Given information
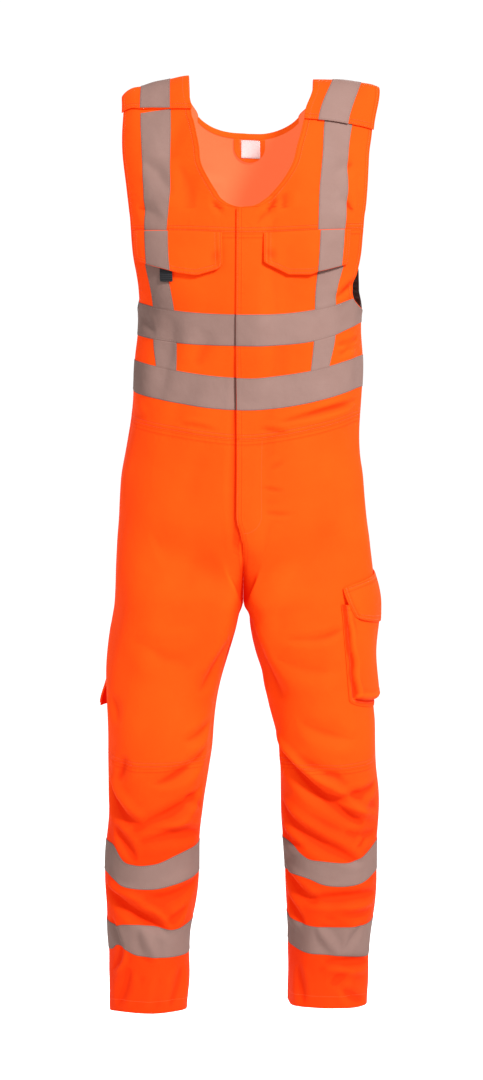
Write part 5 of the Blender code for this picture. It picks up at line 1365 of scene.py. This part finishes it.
def make_back():
    """The back panel with both straps as one piece of cloth, its bands and its braces."""
    points, normals = [], []
    for name, side in SIDES.items():
        form = BODICE[name]
        way, level = inset(*back_half(side), "f")
        column = way[-1, BACK_COLUMNS[0]:]
        width = (column - column[0]) / (column[-1] - column[0])
        run = on_back(level)
        strap_way, strap_at = strap_half(name, width)
        blank = BACK_COLUMNS[0]
        upper_way = np.concatenate([np.repeat(way[-1:, :blank], STRAP_ROWS, axis=0), strap_way[1:]], axis=1)
        upper_run = np.concatenate([np.repeat(run[-1:, :blank], STRAP_ROWS, axis=0), strap_at[1:]], axis=1)
        way, run = np.concatenate([way, upper_way]), np.concatenate([run, upper_run])
        half, out = form.laid(way, run, strap_lift(run))
        keep = slice(None, None, -1) if side < 0 else slice(1, None)
        points.append(half[:, keep])
        normals.append(out[:, keep])
    points, normals = np.concatenate(points, axis=1), np.concatenate(normals, axis=1)
    rows, columns = points.shape[:2]
    cells = np.ones((rows - 1, columns - 1), dtype=bool)
    middle, reach = (columns - 1) // 2, BACK_COLUMNS[0]
    cells[rows - 1 - STRAP_ROWS:, middle - reach:middle + reach] = False
    shell("back_panel", points, normals, WALL, ORANGE, INSIDE, sewn="lrft", cells=cells)

    for band in ("lower", "upper"):
        parts = []
        for name, side in SIDES.items():
            foot, top = (behind(level_line(f"{band}_band_{end}", side)) for end in ("foot", "top"))
            if band == "upper":
                top = below_armhole(top, lambda level: read(BACK_EDGES, "armhole", level))
            rows, cells = tape_rows(foot, top)
            way, level = weave(rows, cells, [level_row(0.0), level_row(1.0)], [cells_for(0.26)])
            way, level = inset(way, level, "r")
            laid = BODICE[name].laid(way, on_back(level), TAPE_GAP + TAPE_WALL)
            parts.append([part[:, ::-1] if side < 0 else part[:, 1:] for part in laid])
        points, normals = (np.concatenate([half[k] for half in parts], axis=1) for k in (0, 1))
        shell(f"{band}_band_back", points, normals, TAPE_WALL, TAPE, sewn="ft")
        for row in (1, -2):
            stitch_points("stitching_tape", points[row], normals[row])

    for name, side in SIDES.items():
        make_back_braces(name, side)
        stitch_back(name, side)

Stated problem
Extract the full listing above without altering anything.

Output of the task
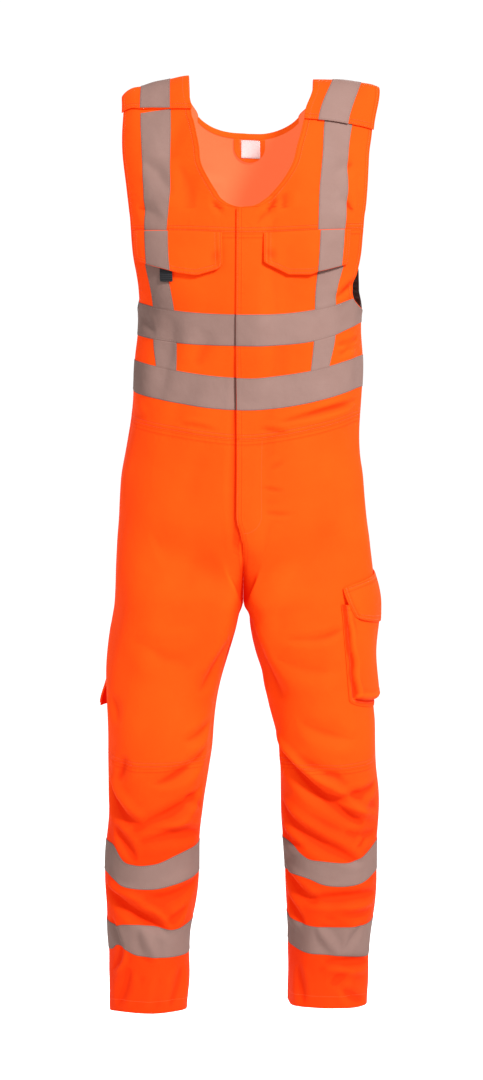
Write part 5 of the Blender code for this picture. It picks up at line 1365 of scene.py. This part finishes it.
def make_back():
    """The back panel with both straps as one piece of cloth, its bands and its braces."""
    points, normals = [], []
    for name, side in SIDES.items():
        form = BODICE[name]
        way, level = inset(*back_half(side), "f")
        column = way[-1, BACK_COLUMNS[0]:]
        width = (column - column[0]) / (column[-1] - column[0])
        run = on_back(level)
        strap_way, strap_at = strap_half(name, width)
        blank = BACK_COLUMNS[0]
        upper_way = np.concatenate([np.repeat(way[-1:, :blank], STRAP_ROWS, axis=0), strap_way[1:]], axis=1)
        upper_run = np.concatenate([np.repeat(run[-1:, :blank], STRAP_ROWS, axis=0), strap_at[1:]], axis=1)
        way, run = np.concatenate([way, upper_way]), np.concatenate([run, upper_run])
        half, out = form.laid(way, run, strap_lift(run))
        keep = slice(None, None, -1) if side < 0 else slice(1, None)
        points.append(half[:, keep])
        normals.append(out[:, keep])
    points, normals = np.concatenate(points, axis=1), np.concatenate(normals, axis=1)
    rows, columns = points.shape[:2]
    cells = np.ones((rows - 1, columns - 1), dtype=bool)
    middle, reach = (columns - 1) // 2, BACK_COLUMNS[0]
    cells[rows - 1 - STRAP_ROWS:, middle - reach:middle + reach] = False
    shell("back_panel", points, normals, WALL, ORANGE, INSIDE, sewn="lrft", cells=cells)

    for band in ("lower", "upper"):
        parts = []
        for name, side in SIDES.items():
            foot, top = (behind(level_line(f"{band}_band_{end}", side)) for end in ("foot", "top"))
            if band == "upper":
                top = below_armhole(top, lambda level: read(BACK_EDGES, "armhole", level))
            rows, cells = tape_rows(foot, top)
            way, level = weave(rows, cells, [level_row(0.0), level_row(1.0)], [cells_for(0.26)])
            way, level = inset(way, level, "r")
            laid = BODICE[name].laid(way, on_back(level), TAPE_GAP + TAPE_WALL)
            parts.append([part[:, ::-1] if side < 0 else part[:, 1:] for part in laid])
        points, normals = (np.concatenate([half[k] for half in parts], axis=1) for k in (0, 1))
        shell(f"{band}_band_back", points, normals, TAPE_WALL, TAPE, sewn="ft")
        for row in (1, -2):
            stitch_points("stitching_tape", points[row], normals[row])

    for name, side in SIDES.items():
        make_back_braces(name, side)
        stitch_back(name, side)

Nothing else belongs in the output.